Più sorrisi? Più soldi.
Niente sarà più efficace per distruggere le virtù di un sorriso.
Nevrosi, suicidi, desessualizzazione: malattie professionali della casalinga.

da “Salario contro il lavoro domestico” di Silvia Federici
in “Manifesti Femministi“, edito da VandA Edizioni

Si constata l’esistenza di due modi di produzione nella nostra società:
la maggior parte delle merci è prodotta in base al modo industriale;
i servizi domestici, l’allevamento dei figli e un certo numero di merci sono prodotte in base al modo familiare. Il primo modo di produzione dà luogo allo sfruttamento capitalista. Il secondo dà luogo allo sfruttamento familiare, o più esattamente patriarcale.

“Formalmente libera di lavorare fuori casa, la donna non lo è di fatto. Una parte della sua forza-lavoro resta appropriata, dato che lei deve “assumere i propri obblighi familiari”, cioè fornire gratuitamente il lavoro domestico e allevare i figli. Non solo il lavoro fuori casa non la dispensa dal lavoro domestico, ma esso non deve nuocere a quest’ultimo. La donna è dunque
soltanto libera di fornire un doppio lavoro in cambio di una certa indipendenza economica. La situazione della donna sposata che lavora mette bene in evidenza l’appropriazione statutaria della sua forza-lavoro.
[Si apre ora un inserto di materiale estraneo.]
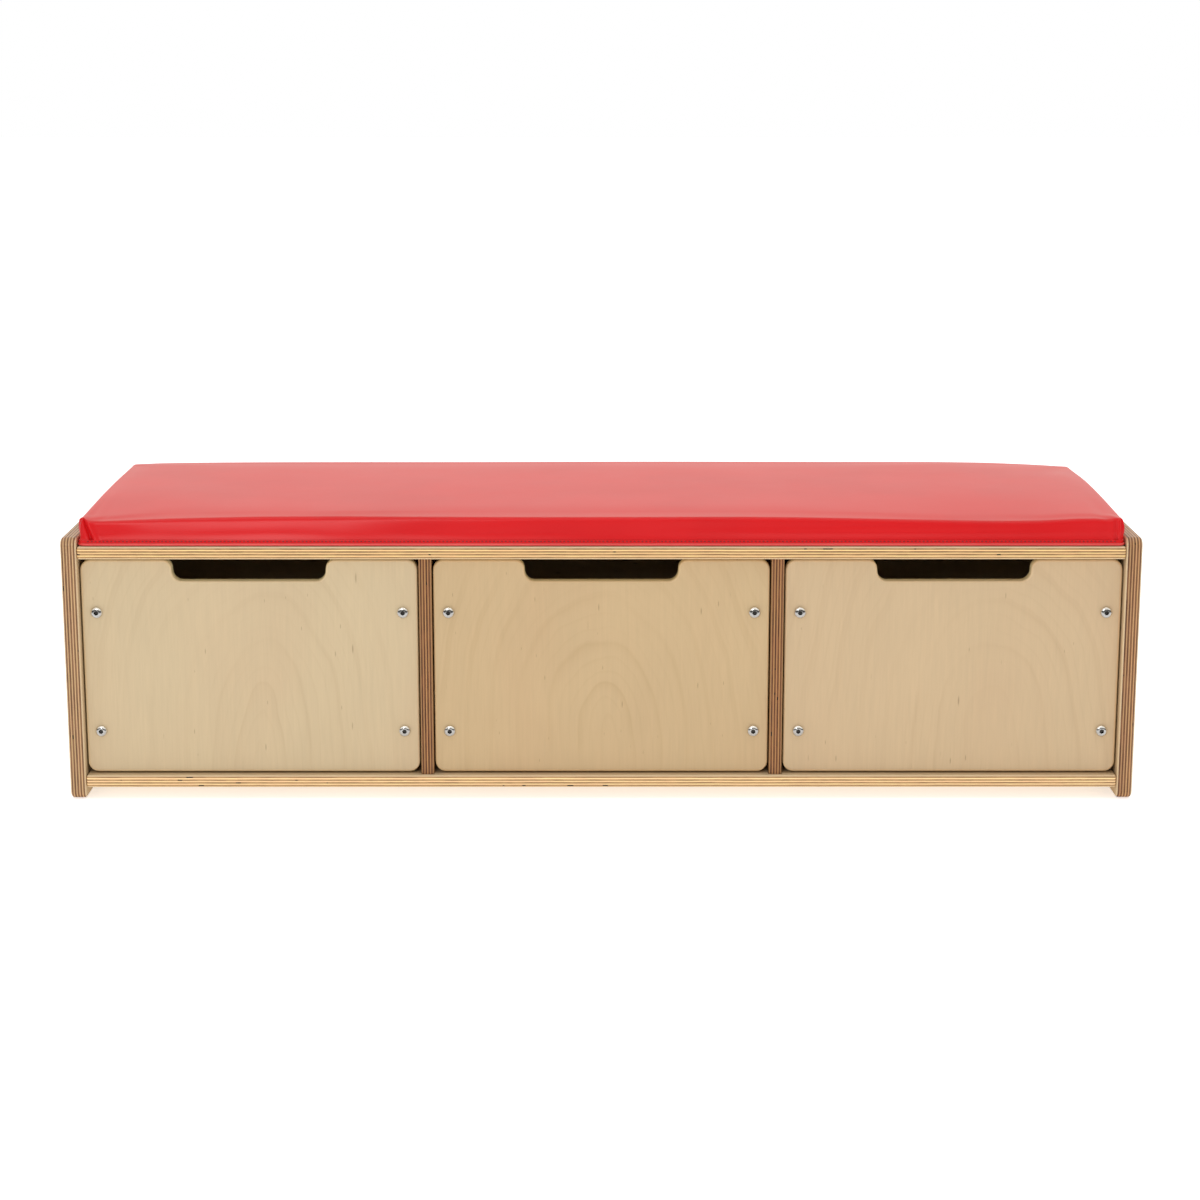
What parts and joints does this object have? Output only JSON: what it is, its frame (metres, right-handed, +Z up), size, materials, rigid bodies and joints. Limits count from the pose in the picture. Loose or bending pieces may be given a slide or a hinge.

Infatti, la fornitura di lavoro domestico non è più giustificata dallo scambio economico a cui viene abusivamente assimilato il servaggio della donna
“a casa”: non si può più sostenere che il lavoro domestico venga effettuato in cambio del mantenimento, che il mantenimento sia l’equivalente del salario e che questo lavoro, quindi, sia pagato. Le donne che lavorano si
mantengono da sole e forniscono dunque il lavoro domestico in cambio di nulla. Inoltre, quando una coppia calcola quello che guadagna una donna che lavora “fuori”, deduce le spese di custodia dei figli, gli oneri aggiuntivi ecc. soltanto dal salario della donna invece di sottrarre queste spese dall’insieme dei redditi della coppia. Ciò dimostra che:
1) si ritiene che tali consumi dovrebbero essere gratuiti, al contrario di consumi come l’alloggio, i trasporti ecc. che non vengono a propria volta dedotti dai guadagni;
2) si ritiene anche che tali consumi dovrebbero essere prodotti esclusivamente dalla donna: una parte del suo salario è considerata come nulla, poiché serve a pagare ciò che lei avrebbe dovuto fare gratuitamente. Alla fine di questo calcolo, generalmente si scopre che la donna non guadagna “quasi niente”. In Francia, secondo il censimento del 1968, il 37,8% delle donne sposate lavora fuori casa (Rouxin 1970).”